* GIVEN TASK *
Please give the listing again in its entirety, exactly as written.

* SUPPLIED INFORMATION *

···

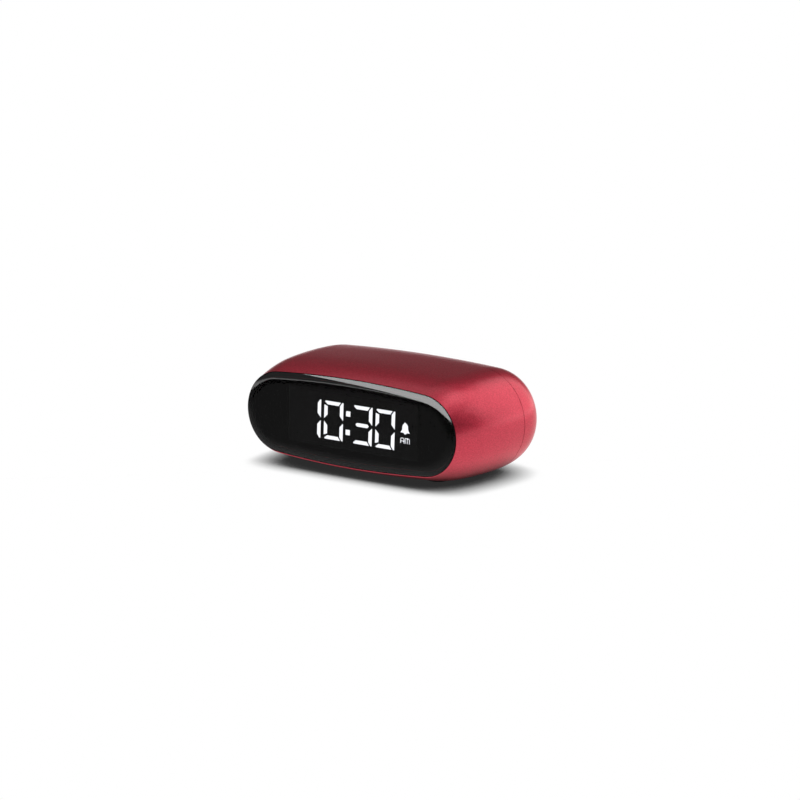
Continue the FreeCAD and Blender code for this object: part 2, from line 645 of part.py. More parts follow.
def segment_outlines():
    """The seven bars of one digit, as (x, z) points in a box from x = 0, centred on z = 0."""
    width, half, waist = DIGIT_WIDTH, DIGIT_HEIGHT / 2, WAIST_GAP / 2
    stroke, bar, gap = UPRIGHT_STROKE, LEVEL_STROKE, SEGMENT_GAP
    inner = width - stroke
    nose = width - stroke / 3
    upper_right = [(width, half), (width, waist), (inner, waist + stroke), (inner, half - bar), (nose, half)]
    upper_left = [(0, half - bar - gap / 4), (stroke, half - bar - gap), (stroke, waist + stroke), (0, waist)]
    top = [(gap / 3, half - bar / 4), (gap, half), (nose - gap, half), (inner - gap, half - bar),
           (stroke, half - bar)]
    middle = [(stroke - bar / 4, 0), (stroke + bar / 4, bar / 2), (inner - bar / 2, bar / 2), (inner, 0),
              (inner - bar / 2, -bar / 2), (stroke + bar / 4, -bar / 2)]
    lower_right, lower_left, bottom = [[(x, -z) for x, z in above] for above in (upper_right, upper_left, top)]
    return {"a": top, "b": upper_right, "c": lower_right, "d": bottom, "e": lower_left, "f": upper_left,
            "g": middle}


def digit_lefts():
    """Left edges of the four digits, from the hour's tens to the minute's units."""
    last = DIGITS_RIGHT - DIGIT_WIDTH
    hours = last - 2 * DIGIT_PITCH - COLON_SPACE
    return [hours - DIGIT_PITCH, hours, last - DIGIT_PITCH, last]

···

* FULL RESPONSE *
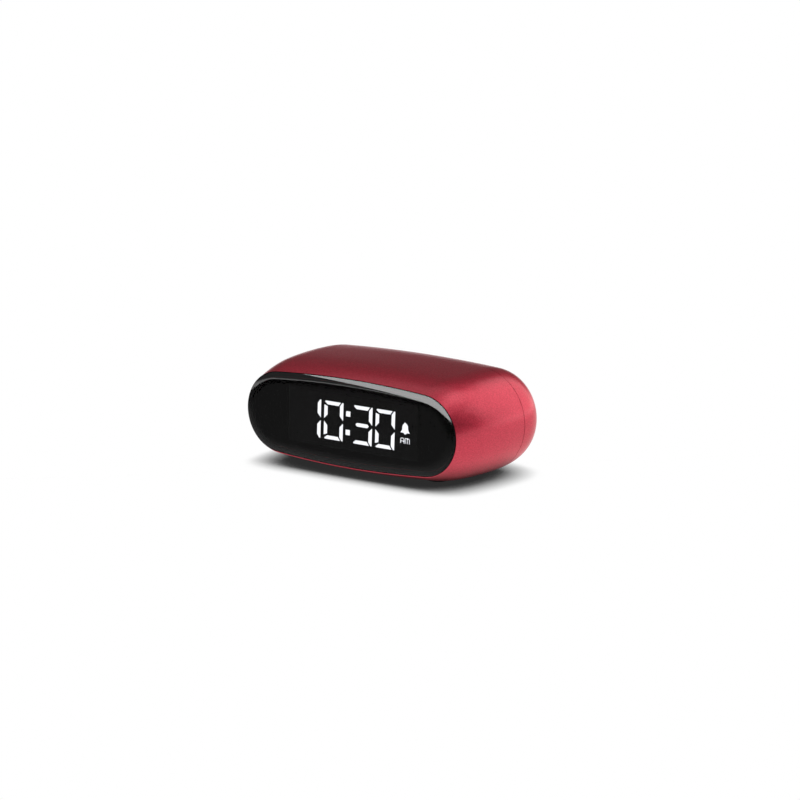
Continue the FreeCAD and Blender code for this object: part 2, from line 645 of part.py. More parts follow.
def segment_outlines():
    """The seven bars of one digit, as (x, z) points in a box from x = 0, centred on z = 0."""
    width, half, waist = DIGIT_WIDTH, DIGIT_HEIGHT / 2, WAIST_GAP / 2
    stroke, bar, gap = UPRIGHT_STROKE, LEVEL_STROKE, SEGMENT_GAP
    inner = width - stroke
    nose = width - stroke / 3
    upper_right = [(width, half), (width, waist), (inner, waist + stroke), (inner, half - bar), (nose, half)]
    upper_left = [(0, half - bar - gap / 4), (stroke, half - bar - gap), (stroke, waist + stroke), (0, waist)]
    top = [(gap / 3, half - bar / 4), (gap, half), (nose - gap, half), (inner - gap, half - bar),
           (stroke, half - bar)]
    middle = [(stroke - bar / 4, 0), (stroke + bar / 4, bar / 2), (inner - bar / 2, bar / 2), (inner, 0),
              (inner - bar / 2, -bar / 2), (stroke + bar / 4, -bar / 2)]
    lower_right, lower_left, bottom = [[(x, -z) for x, z in above] for above in (upper_right, upper_left, top)]
    return {"a": top, "b": upper_right, "c": lower_right, "d": bottom, "e": lower_left, "f": upper_left,
            "g": middle}


def digit_lefts():
    """Left edges of the four digits, from the hour's tens to the minute's units."""
    last = DIGITS_RIGHT - DIGIT_WIDTH
    hours = last - 2 * DIGIT_PITCH - COLON_SPACE
    return [hours - DIGIT_PITCH, hours, last - DIGIT_PITCH, last]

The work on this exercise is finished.